Ag Tech

New agtech to ensure more uniform pulse classification

Emma Alsop, July 1, 2022

Cropify co-founders Andrew Hannon and Anna Falkiner. Photo: Eliza Hannon

SOUTH Australian husband and wife team Andrew Hannon and Anna Falkiner are working towards creating a more uniform pulse classification system, with their artificial intelligence-based (AI) technology, Cropify, currently in development.

Based on machine learning and AI techniques, the system will enable growers, grain handlers and marketers to classify a particular pulse sample in a way that is objective and repeatable.

After years in the grains industry, Mr Hannon saw a need to develop equipment that could create a more objective grain classification system.

He encountered similar technology already being used in the horticulture industry and, in 2019, decided to expand the system for grains.

“He could see, like most people who work in the sector will know, that there is a big issue there because it is all very subjective and done by the eye,” Ms Falkiner said.

“It is up to the experience of the classifier as to how good they are in identifying those defects and that derives the value of that crop load for the seller.

“We are using artificial intelligence to replace that subjective testing.”

The initial phase of the system is being designed for small red lentils, before being developed for other pulses and coarse grains.

“[Small type red lentils] were going to be the hardest to find a solution for.

“We thought that if we can crack the small type red lentils, the development from there is going to be a breeze.

“Plus, South Australia happens to be the largest producer of lentils in Australia.

The Cropify system will initially be developed for lentils before the team will move to other pulses. Photo: Cropify

“We will move on to chickpeas after that.”

Commercial trials soon

Ms Falkiner said the couple completed a successful proof of concept in 2019 and are just weeks away from having a minimal viable product (MVP) ready for trials.

She said at the current stage of development the system is showing 99 per cent accuracy with identifying a range of common defects.

“It has come a long way; it is a very time-consuming process and there is a lot of training data but the accuracy and the outputs will be very, very good.

“We have been working with local exporters in South Australia and they have been really supportive.

“We have been working collaboratively with [independent laboratories] and when we get our MVP we will be going back to those laboratories and getting them to check the results of the software and the usability of our hardware.

“We will modify and improve from there and we will also be going to bulk handlers to do commercial trials, hopefully in the next two months.”

Designed with growers in mind

Ms Falkiner said it is envisaged that the size and price of the finished product will make it accessible for the entire grains supply chain.

“Growers more and more are doing on-farm classifications before they use their storage and make marketing decisions.

“We are aiming for our solution to be able to be used by growers right through to the bulk handlers, marketers and exporters, so all the supply chain can have confidence in their classification.”

She said users will also be able to share the results instantly and be able to make quick decisions about whether a crop will be sold or kept in storage.

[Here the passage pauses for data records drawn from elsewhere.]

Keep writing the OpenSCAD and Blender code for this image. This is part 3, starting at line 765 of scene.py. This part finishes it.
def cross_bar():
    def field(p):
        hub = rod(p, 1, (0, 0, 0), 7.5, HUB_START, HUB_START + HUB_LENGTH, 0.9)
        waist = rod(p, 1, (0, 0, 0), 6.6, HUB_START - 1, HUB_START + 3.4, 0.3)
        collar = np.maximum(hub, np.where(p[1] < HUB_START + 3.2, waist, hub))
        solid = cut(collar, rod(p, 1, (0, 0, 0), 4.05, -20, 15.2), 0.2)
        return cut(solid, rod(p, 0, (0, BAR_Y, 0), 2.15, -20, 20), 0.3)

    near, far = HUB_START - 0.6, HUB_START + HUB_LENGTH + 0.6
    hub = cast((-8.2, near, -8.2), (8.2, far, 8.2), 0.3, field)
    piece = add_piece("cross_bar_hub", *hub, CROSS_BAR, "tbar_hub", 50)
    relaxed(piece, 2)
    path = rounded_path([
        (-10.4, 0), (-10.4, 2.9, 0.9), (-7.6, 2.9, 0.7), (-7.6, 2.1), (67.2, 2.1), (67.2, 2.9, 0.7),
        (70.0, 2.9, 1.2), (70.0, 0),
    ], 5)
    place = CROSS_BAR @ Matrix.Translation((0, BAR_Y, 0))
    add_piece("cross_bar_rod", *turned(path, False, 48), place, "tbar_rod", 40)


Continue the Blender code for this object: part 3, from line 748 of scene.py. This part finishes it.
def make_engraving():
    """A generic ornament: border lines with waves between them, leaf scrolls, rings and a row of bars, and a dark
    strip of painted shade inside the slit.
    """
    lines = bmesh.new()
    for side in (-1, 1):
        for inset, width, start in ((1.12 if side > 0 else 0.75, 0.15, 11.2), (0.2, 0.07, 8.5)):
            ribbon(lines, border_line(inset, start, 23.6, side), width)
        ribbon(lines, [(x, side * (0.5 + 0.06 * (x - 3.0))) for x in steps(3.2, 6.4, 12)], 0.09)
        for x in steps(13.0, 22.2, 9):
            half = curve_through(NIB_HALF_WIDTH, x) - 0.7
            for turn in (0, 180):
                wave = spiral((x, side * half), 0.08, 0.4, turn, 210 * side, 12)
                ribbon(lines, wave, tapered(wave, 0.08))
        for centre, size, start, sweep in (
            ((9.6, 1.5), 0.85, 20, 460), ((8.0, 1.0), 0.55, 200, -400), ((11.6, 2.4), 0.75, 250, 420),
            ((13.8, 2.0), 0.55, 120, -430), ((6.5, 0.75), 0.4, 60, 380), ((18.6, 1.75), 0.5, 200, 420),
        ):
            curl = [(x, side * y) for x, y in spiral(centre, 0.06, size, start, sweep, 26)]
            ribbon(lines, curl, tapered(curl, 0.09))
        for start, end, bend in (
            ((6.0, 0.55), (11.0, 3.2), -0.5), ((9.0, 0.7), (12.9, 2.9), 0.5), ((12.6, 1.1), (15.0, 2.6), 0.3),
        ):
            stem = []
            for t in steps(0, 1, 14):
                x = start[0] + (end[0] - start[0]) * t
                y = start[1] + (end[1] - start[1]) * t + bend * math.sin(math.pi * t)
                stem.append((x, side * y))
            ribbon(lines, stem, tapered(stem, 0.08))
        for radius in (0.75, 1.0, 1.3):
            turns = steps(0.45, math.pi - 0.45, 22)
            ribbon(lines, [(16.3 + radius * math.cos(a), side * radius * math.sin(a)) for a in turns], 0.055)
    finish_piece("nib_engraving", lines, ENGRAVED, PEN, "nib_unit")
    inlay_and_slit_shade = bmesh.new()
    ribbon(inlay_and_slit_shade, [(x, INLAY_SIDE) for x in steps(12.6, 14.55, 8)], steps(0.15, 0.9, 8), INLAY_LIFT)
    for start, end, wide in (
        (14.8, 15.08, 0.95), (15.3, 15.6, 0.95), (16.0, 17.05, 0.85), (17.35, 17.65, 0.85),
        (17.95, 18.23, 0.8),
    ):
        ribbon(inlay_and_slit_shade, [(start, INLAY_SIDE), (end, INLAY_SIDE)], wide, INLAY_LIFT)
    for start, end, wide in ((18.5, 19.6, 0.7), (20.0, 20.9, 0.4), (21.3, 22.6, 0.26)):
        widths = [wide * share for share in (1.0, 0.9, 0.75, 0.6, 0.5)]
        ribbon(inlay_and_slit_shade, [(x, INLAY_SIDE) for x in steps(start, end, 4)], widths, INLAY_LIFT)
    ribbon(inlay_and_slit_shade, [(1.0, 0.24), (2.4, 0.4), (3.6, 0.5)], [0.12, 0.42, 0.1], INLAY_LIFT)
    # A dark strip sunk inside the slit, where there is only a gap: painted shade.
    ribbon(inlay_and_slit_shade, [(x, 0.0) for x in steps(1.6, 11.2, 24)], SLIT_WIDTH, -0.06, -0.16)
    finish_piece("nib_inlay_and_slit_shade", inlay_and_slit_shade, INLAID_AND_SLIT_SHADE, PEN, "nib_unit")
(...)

With no official accreditation or industry guidelines for the use of artificial technology in crop classification, the Cropify team says it will be up to the data to show that the system works.

“We will do our model versus a gold class classifier and show the results, but we will also be looking for industry endorsement,” Ms Falkiner said.

“Grain Trade Australia are also doing work in the space.

“They have a panel at the moment doing work around how they actually certify AI and new developments for grain classification and other tools coming forward with AgTech.”

AgTech grant funding

The potential of the Cropify system was also clear to South Australian government, which awarded the company a grant as part of its AgTech Growth funding.

The technology was one of nine to receive funding in the latest round.

Minister for Primary Industries and Regional Development Clare Scriven said the funding will accelerate the development and commercialisation of innovative agricultural technologies, like Cropify.

“This AgTech growth funding will provide significant productivity increases and employment opportunities within our agriculture industries,” Ms Scriven said.

“South Australian farmers have a long standing and proud history of being some of the most innovative in the world, and this funding will boost the opportunities to advance their AgTech, not just on farm but throughout the agriculture supply chain.

“These projects will help our primary producers overcome challenges and barriers they have identified and I’m looking forward to seeing firsthand how these projects are delivered over the coming months.”